Кристин не ответила. Казалось, она не слышит слов матери. Она стояла, держась за дверную ручку, и смотрела на Ивана. Выражение ее лица было таким напряженным и горестным, что даже он догадался: что-то неладно.
— Так что?
Он встретился с ней взглядом. Между отцом и дочерью пробежал яростный, все пронизывающий разряд, давно подавляемая ожесточенная враждебность вырвалась на поверхность и проявила себя. Кристин подняла руку и стянула шляпу резким жестом, который напомнил Лидии то, как вынимают меч из ножен.
— Кристин! — резко позвала она, пытаясь привлечь внимание дочери.
Наступившая тишина несла в себе что-то зловещее и опасное. Наконец Кристин заговорила:
— Я могу сказать тебе только одно, — обратилась она к Ивану, словно в комнате больше никого не было. — Надеюсь, это последнее, что ты от меня услышишь, так как больше мы не увидимся, а если это и случится, то не по моей вине. Так вот: я ненавижу тебя, я презираю тебя и я стыжусь быть твоей дочерью!
Глава 19
Иван молчал. Он стоял глядя на Кристин, и Лидия, наблюдавшая за ними с кровати, внезапно увидела большое сходство между отцом и дочерью, которого раньше никогда не замечала. В тот момент, когда она почти задохнулась от страха перед происходящим, следя за пьесой, которая разыгралась перед ней, они оба показались ей неродными, чуждыми ее собственным понятиям об английской сдержанности и хорошем воспитании.

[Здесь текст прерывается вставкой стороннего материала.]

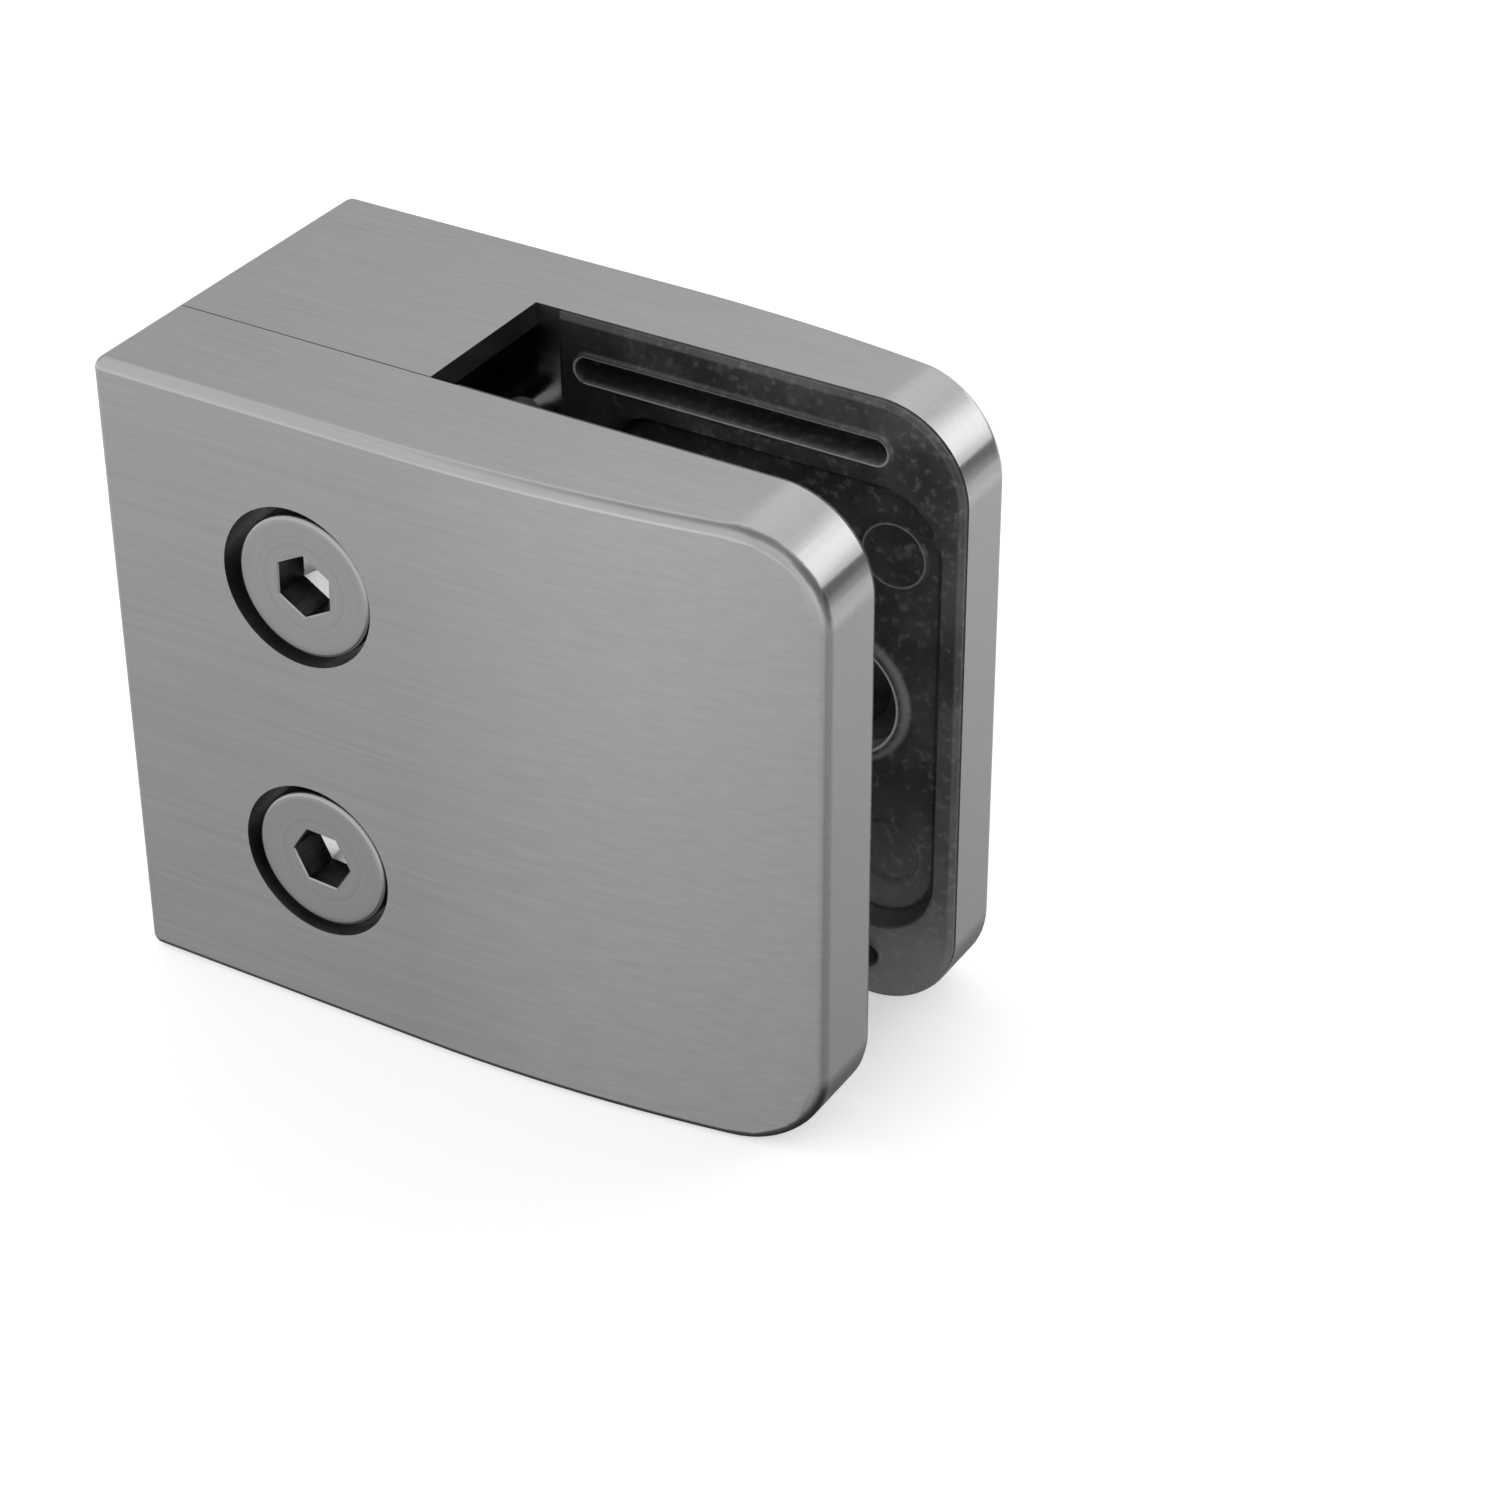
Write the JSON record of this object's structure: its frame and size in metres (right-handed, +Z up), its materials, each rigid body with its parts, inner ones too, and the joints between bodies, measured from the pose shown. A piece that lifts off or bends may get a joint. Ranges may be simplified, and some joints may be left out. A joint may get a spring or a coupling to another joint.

Лидии хотелось заговорить, нарушить напряжение, но слова отчего-то не шли с языка. Ей нечего было сказать, она могла оставаться всего лишь невольной свидетельницей, охваченная болезненной тревогой и отчаянным чувством бессилия предотвратить то, что вело, как она знала, к катастрофе. Иван прервал молчание.
— Возможно, ты объяснишь свои слова, — сказал он сурово, точно так, как глядели его глаза. Он даже как будто стал выше ростом, а Кристин, хотя ей и приходилось смотреть на него снизу вверх, не выглядела рядом с ним маленькой или подавленной.
— А нужно ли что-нибудь объяснять? — спросила она, и Лидии показалось, что голос дочери резанул ее своим горьким презрением. — Я узнала кое-что о тебе и твоем поведении, только и всего. Сомневаюсь, задумывался ли ты когда-нибудь над тем, каково ребенку узнать, что тот, кого ей приходится называть отцом, один из самых низких созданий, какие только бывают, соблазнитель, человек, нарушивший не только брачный обет, но и мало-мальские приличия?